I’ve been on a flurry of dates recently and I’ve noticed three interesting things…
1. Interesting thing #1, or My Chodey Behavior: I’m aggressive and really fast during the initial stage of attraction (ie first date), which is great, but then I keep the pace too intense and it’s screwing me up for the next stages. Basically, I’m too fast for too long. I made an adjustment and varied up the pace. I had a second date with this tall, nerdy girl that I met at a pool party a couple of weeks ago. Instead of overwhelming her with my Lance-ness, I sat back and basically didn’t touch her all night. I let the conversation flow and eventually we talked about fun stuff, like sex. She ended up straddling my lap and making out with me and I didn’t do anything to make it happen other than sit there and look cool. So, that was a good adjustment.
I recommend varying the pacing and intensity during the early dating phases to keep things interesting. Let her be the aggressor for a bit. This is especially important if you’re interested in making her your girlfriend vs. an immediate lay.
Also, what’s the deal with tall chicks bagging on shorter guys? This nerdy chick is as tall as me and it. Doesn’t. Make. Any. Difference. Maybe it’s because I’m such a fucking sex machine badass? What do you think?
2. Interesting thing #2, or Don’t Talk About Dumb Stuff: Have you ever heard this advice: Don’t talk about marriage and having kids on a first date, and definitely don’t judge a person by their age or the age of their friends?
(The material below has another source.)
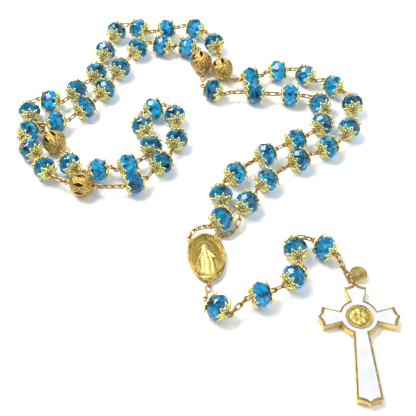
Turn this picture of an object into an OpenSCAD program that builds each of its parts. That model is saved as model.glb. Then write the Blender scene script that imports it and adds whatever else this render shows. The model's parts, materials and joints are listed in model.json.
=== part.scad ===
/* [Glass beads] */
// Diameter of a glass bead across its equator
bead_d = 8.2; // [7:0.1:8.4]
// Thickness of a glass bead along its wire
bead_t = 6; // [5:0.1:6]
// Diameter of the flat end of a glass bead
bead_flat_d = 3.8; // [3:0.1:4.4]

/* [Paters] */
// Diameter of a hollow gilt pater ball
ball_d = 8.4; // [7.5:0.1:8.5]
// Wall thickness of a pater ball
ball_wall = 0.5; // [0.3:0.05:0.8]
// Number of slots cut in a pater ball
ball_slots = 8; // [4:1:8]

/* [Wire] */
// Diameter of the wire that loops and links are bent from
wire_d = 0.54; // [0.4:0.01:0.56]
// Diameter of the straight shaft that a bead turns on
shaft_d = 0.44; // [0.36:0.01:0.46]
// Radial play of a bead on its shaft
bore_play = 0.05; // [0.02:0.01:0.09]
// Radius of a wire loop, to the middle of its wire
eye_r = 0.8; // [0.75:0.01:0.82]

/* [Medal] */
// Width of the oval centre medal
medal_w = 12.4; // [12:0.1:13]
// Height of the oval centre medal
medal_h = 16.6; // [16:0.1:17.4]
// Thickness of the medal at its rim
medal_t = 2; // [1.6:0.1:2.4]

/* [Cross] */
// Distance from the middle of the cross to the end of a side arm
arm_side = 12.4; // [11:0.1:13]
// Distance from the middle of the cross to its foot
arm_foot = 28.8; // [26:0.1:30]
// Thickness of the cross
cross_t = 2.6; // [2:0.1:3]
// Diameter of the round boss behind the medallion
boss_d = 12; // [11:0.1:13]
// Diameter of the medallion
medallion_d = 8.2; // [7:0.1:9]

/* [Hidden] */
$fn = 48;

// Colours
gold = [0.83, 0.66, 0.27];
old_gold = [0.72, 0.55, 0.22];
blue = [0.05, 0.45, 0.72];
white = [0.95, 0.95, 0.93];

// Heights of the pins above the surface that the rosary lies on
bead_z = bead_d / 2;
ball_z = ball_d / 2;
// Distance from the middle of a bead to the middle of each of its loops
bead_reach = 4.5;
ball_reach = 5.3;
// Half the distance between the middles of two wires that hook round each other
hook = 0.35;
// Radius of a link's round ends
link_r = 2 * hook;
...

I’ve seen that advice a lot. Well, this tall, nerdy girl talked about all three right off the bat and it was a huge turnoff. She even went so far as to bash me for being younger than her (by two years, big whoop) and that my friends being younger than her would be a huge problem. I literally got up and started heading for the door. She insisted I stay. Then I called her a craddle robber and made her admit that she thought the age difference was hot. Then I made her describe her masturbatory fantasies to me while we made out on the couch. It was great.
Advice: Work on attracting your partner in the early phases. Don’t talk about your strict requirements for age, marriage, having kids, etc or else they’ll run for the hills.
3. Interesting thing #3, or I Don’t Care About Sex: I don’t give two craps about getting laid on a first (or second) date. I kind of don’t care about getting laid at all. When did that happen? Sometime recently I fully realized an abundance mindset and now it doesn’t bug me to not get with a chick. If it happens it happens. If not, that’s fine too. This is making me appreciate her other qualities, and, to be quite honest, it’s making me appreciate my qualities. I also think it’s having the effect of making me more attractive.
I’m dating three chicks at the same time right now. It’s kind of weird, but cool. I’ll blog about that later.